## TASK GOAL:
Return a copy of every line in the records that includes the word "collection".

Entries with model source code

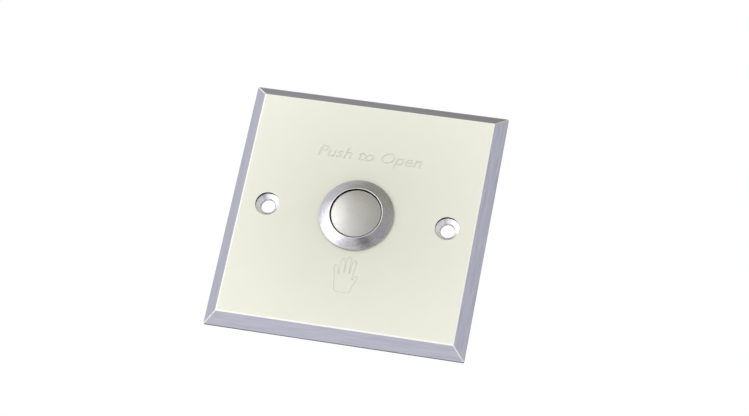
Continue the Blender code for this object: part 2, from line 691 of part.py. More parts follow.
def make_clamp_washer(name, side):
    """Square washer that clamps the wire on the terminal plate."""
    half = CLAMP_SIDE / 2
    shape = prism(rounded(half, half, CLAMP_CORNER, steps=3), CLAMP_FRONT, CLAMP_FRONT + CLAMP_THICKNESS)
    place = (side * CONTACT_X, 0, -TERMINAL_DROP)
    washer = add_piece(name, shape, finish("zinc_plated_steel", "9C9DA0", 1.0, 0.35), place)
    carve(washer, turned(rod(COLLAR_BORE, TERMINAL_REAR, HEAD_SEAT), COARSE))


def make_terminal_screw(name, side):
    """Pan head screw with a cross slot, standing in the terminal's collar."""
    shank, head = SCREW_SHANK / 2, SCREW_HEAD / 2
    tip = HEAD_SEAT - SCREW_LENGTH
    edge = (head - SCREW_HEAD_ROUND, SCREW_BACK - SCREW_HEAD_ROUND)
    profile = [
        (0, tip),
        (shank - SCREW_HEAD_ROUND, tip),
        (shank, tip + SCREW_HEAD_ROUND),
        (shank, HEAD_SEAT),
        (head, HEAD_SEAT),
        *arc(edge, SCREW_HEAD_ROUND, 0, 90, 3),
        (0, SCREW_BACK),
    ]
    place = (side * CONTACT_X, 0, -TERMINAL_DROP)
    screw = add_piece(name, turned(profile, COARSE), finish("nickel_plated_screw", "B2B1AC", 1.0, 0.28), place)
    arm, half = SCREW_CROSS / 2, SCREW_CROSS_WIDTH / 2
    quarter = [(arm, -half), (arm, half), (half, half)]
    cross = []
    for k in range(4):
        cos, sin = round(math.cos(k * math.pi / 2)), round(math.sin(k * math.pi / 2))
        cross += [(x * cos - z * sin, x * sin + z * cos) for x, z in quarter]
    carve(screw, prism(cross, SCREW_BACK - SCREW_CROSS_DEPTH, SCREW_BACK + SCREW_CROSS_DEPTH))


# The whole button
for leftover in list(bpy.data.objects):
    bpy.data.objects.remove(leftover, do_unlink=True)

button_slide = bpy.data.objects.new("button_slide", None)
bpy.context.collection.objects.link(button_slide)

make_face_plate()
make_button_housing()
make_flange_gasket()
make_lock_washer()
make_mounting_nut()
make_button_cap(button_slide)
make_cap_seal_ring(button_slide)
make_plunger(button_slide)
make_contact_bridge(button_slide)
make_stem_clip(button_slide)
make_return_spring()
make_guide_plate()
make_switch_base()
make_base_snap_ring()
for pole, side in (("no", -1), ("com", 1)):
    make_bridge_contact(button_slide, f"bridge_contact_{pole}", side)
    make_fixed_contact(f"fixed_contact_{pole}", side)
    make_terminal(f"terminal_{pole}", side)
    make_clamp_washer(f"clamp_washer_{pole}", side)
    make_terminal_screw(f"terminal_screw_{pole}", side)
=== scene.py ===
import json
import math

import bmesh
import bpy
from mathutils import Matrix, Vector
from mathutils.geometry import interpolate_bezier


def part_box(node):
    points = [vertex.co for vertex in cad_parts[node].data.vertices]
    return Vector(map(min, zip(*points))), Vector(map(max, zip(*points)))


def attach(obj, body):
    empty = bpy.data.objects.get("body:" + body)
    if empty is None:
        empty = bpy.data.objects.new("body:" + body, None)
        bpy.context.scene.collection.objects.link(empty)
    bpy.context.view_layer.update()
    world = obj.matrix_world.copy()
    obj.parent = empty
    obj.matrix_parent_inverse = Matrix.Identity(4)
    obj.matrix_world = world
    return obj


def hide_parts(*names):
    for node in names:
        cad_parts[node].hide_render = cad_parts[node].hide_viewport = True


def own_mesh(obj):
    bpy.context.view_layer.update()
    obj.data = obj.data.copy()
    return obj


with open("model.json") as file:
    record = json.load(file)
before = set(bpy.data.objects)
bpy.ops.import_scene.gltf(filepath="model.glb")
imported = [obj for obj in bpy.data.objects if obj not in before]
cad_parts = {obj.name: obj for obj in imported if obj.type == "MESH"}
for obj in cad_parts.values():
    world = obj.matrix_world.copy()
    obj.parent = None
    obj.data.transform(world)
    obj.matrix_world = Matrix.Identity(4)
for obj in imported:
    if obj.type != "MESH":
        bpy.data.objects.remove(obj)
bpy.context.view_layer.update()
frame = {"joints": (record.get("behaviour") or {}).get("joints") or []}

# Wall plate
# One square of aluminium, milled hollow behind its rim, with two stepped screw holes. Its face is
# sprayed with a satin cream lacquer. The bevels are milled after that and brushed along their
# length, so they are bare, and the lines between the faces are left polished, the one along the
# lacquer drawn nearly white as a painted highlight.
MM = 0.001
plate_low, plate_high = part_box("face_plate")
PLATE_HALF = plate_high.x
PLATE_BACK = plate_high.y
PLATE_FRONT = plate_low.y
PLATE_EDGE = 1.0 * MM
BEVEL_RUN = 4.0 * MM
POLISHED_LINE = 0.5 * MM
MITRE_LINE = 0.22 * MM
RIM_WIDTH = 5.0 * MM
RECESS_CORNER = 3.0 * MM
RECESS_DEPTH = 1.5 * MM
BARREL_HOLE = 11.3 * MM
SCREW_PLACE = 30.15 * MM
SCREW_BORE = 2.4 * MM
SCREW_SINK = 4.0 * MM
SCREW_STEP = 1.34 * MM  # the seat's straight wall
SCREW_DEPTH = 2.3 * MM  # to the end of the seat's cone, which is as flat as a drill's point
RIM_BREAK = 0.1 * MM  # the sharp edge taken off the seat's rim
BORE_BREAK = 0.2 * MM  # and off the bore's
OVERRUN = 1.0 * MM  # how far a tool runs past what it cuts
TOUCHING = 0.0005 * MM  # points this near are one point
CORNER_STEPS = 8
ROUND_STEPS = 96
FACE_SLOPE, LINE_SLOPE, SIDE_SLOPE, BACK_SLOPE = 1, 33, 85, 120  # degrees turned from the room
MITRE_TURN = 0.3  # how much a mitre's line faces both sideways and up or down
STRAIGHT_WALL = 0.1  # how much a straight wall may face along the Y axis
NOISE_SPAN = {"From Min": 0.3, "From Max": 0.7}  # where noise mostly lies, stretched to 0 to 1


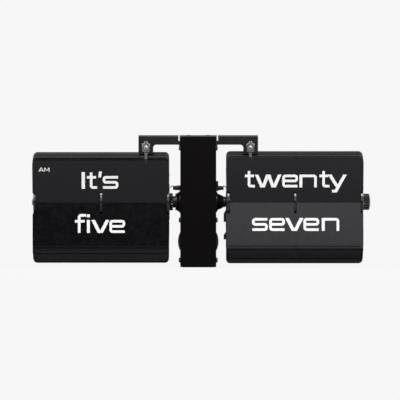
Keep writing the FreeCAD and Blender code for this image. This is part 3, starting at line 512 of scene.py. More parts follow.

## RIGHT ANSWER:
bpy.context.collection.objects.link(button_slide)
        bpy.context.scene.collection.objects.link(empty)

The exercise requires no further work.